● What to do
A line counts if it contains the word "their" at least once. State how many such lines the records contain, giving the number alone.

● Records supplied
•••••

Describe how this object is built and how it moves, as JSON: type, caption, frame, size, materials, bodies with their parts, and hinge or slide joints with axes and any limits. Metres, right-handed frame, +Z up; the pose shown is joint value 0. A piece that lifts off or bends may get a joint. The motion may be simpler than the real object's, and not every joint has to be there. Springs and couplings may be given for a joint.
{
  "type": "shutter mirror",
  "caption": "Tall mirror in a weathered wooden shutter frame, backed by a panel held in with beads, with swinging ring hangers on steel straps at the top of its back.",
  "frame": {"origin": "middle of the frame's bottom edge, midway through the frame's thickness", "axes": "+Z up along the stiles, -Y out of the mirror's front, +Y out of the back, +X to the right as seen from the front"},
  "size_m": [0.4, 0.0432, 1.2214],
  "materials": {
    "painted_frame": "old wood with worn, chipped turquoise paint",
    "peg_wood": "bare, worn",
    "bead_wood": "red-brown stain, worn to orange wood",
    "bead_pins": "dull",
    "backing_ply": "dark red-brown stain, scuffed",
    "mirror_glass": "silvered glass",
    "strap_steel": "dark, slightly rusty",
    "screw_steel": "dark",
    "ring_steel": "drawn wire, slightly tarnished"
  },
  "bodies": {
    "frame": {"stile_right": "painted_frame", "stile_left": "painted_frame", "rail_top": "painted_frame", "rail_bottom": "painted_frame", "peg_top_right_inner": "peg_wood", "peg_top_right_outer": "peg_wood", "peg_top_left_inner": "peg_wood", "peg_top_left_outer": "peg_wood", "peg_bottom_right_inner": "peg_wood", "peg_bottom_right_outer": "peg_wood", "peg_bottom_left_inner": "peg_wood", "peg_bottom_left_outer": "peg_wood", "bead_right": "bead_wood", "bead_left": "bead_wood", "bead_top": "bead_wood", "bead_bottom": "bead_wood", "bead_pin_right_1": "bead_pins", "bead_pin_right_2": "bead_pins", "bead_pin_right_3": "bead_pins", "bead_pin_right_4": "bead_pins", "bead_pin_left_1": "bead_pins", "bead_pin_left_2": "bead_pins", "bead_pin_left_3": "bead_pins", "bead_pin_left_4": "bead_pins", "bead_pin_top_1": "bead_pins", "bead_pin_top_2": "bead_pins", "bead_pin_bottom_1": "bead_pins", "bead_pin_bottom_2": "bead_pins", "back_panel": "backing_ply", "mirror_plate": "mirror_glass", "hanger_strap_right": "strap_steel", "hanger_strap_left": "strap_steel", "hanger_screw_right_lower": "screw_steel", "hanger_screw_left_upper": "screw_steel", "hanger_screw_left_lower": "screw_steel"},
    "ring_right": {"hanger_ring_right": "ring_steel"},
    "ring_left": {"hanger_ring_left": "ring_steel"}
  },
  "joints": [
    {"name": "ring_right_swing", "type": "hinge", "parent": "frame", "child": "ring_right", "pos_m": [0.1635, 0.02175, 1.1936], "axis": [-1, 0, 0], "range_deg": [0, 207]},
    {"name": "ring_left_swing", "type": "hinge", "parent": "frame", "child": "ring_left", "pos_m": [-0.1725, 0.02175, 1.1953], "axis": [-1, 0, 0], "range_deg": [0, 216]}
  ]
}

•••••

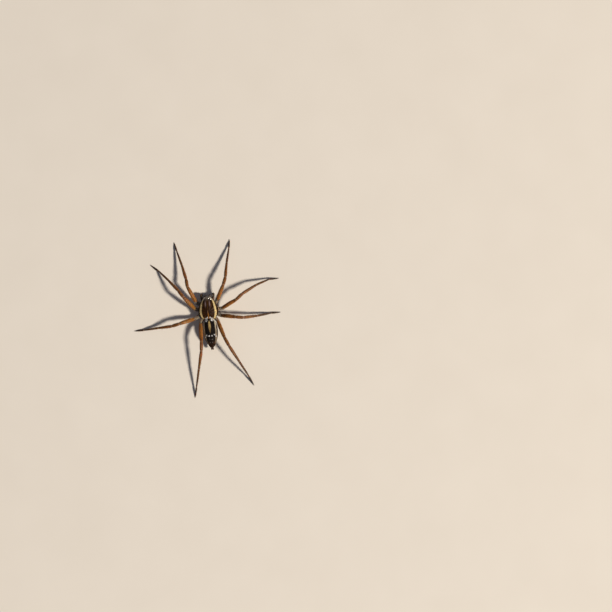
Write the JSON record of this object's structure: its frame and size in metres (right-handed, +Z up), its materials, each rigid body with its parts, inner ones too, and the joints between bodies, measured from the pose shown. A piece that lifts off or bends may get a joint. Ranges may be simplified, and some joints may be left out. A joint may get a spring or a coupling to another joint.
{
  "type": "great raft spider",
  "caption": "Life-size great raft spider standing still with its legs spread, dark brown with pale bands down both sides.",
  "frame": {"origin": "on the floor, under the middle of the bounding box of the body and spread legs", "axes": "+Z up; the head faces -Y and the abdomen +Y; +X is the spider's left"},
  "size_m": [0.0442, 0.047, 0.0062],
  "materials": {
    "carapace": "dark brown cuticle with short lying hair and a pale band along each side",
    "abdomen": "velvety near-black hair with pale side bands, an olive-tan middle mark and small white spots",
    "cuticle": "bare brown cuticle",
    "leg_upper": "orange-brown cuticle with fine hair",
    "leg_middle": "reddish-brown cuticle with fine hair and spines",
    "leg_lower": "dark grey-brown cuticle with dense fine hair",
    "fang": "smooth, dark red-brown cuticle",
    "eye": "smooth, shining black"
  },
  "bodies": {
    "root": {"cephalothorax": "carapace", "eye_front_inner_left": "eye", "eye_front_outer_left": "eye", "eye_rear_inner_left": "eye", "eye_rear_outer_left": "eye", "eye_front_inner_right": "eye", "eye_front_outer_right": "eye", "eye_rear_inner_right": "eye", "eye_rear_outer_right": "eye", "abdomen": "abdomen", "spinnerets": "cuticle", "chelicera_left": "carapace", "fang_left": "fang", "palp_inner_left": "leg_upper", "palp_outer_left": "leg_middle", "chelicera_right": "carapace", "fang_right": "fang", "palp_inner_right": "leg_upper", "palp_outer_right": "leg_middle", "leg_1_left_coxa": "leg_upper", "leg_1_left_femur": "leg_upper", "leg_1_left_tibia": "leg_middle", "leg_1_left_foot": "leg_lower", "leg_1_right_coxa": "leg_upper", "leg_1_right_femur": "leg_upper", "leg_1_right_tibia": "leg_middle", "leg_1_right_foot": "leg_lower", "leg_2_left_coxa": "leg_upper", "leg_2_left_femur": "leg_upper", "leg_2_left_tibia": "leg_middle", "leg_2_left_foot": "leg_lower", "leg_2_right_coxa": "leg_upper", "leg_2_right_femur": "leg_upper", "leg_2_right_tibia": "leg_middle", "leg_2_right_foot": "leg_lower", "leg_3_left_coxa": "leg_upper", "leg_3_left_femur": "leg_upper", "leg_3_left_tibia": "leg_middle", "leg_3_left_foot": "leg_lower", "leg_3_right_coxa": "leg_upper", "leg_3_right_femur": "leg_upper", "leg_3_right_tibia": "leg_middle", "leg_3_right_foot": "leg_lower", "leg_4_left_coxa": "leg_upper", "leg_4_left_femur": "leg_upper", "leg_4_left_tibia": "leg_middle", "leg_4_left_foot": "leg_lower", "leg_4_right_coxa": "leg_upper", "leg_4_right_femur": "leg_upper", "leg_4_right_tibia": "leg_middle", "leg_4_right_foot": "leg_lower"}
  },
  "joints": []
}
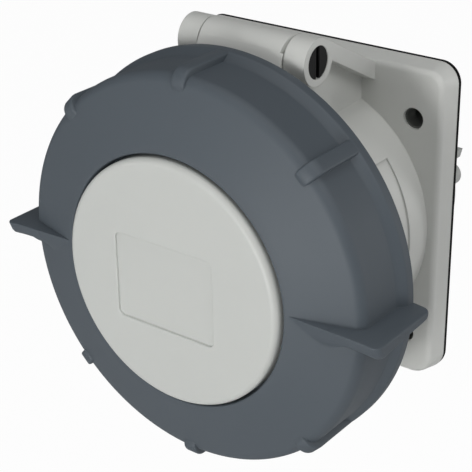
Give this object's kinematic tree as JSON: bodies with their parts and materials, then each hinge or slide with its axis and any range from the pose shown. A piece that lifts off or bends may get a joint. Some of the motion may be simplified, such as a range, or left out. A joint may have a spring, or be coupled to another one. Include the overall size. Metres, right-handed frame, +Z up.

•••••

● Solution
2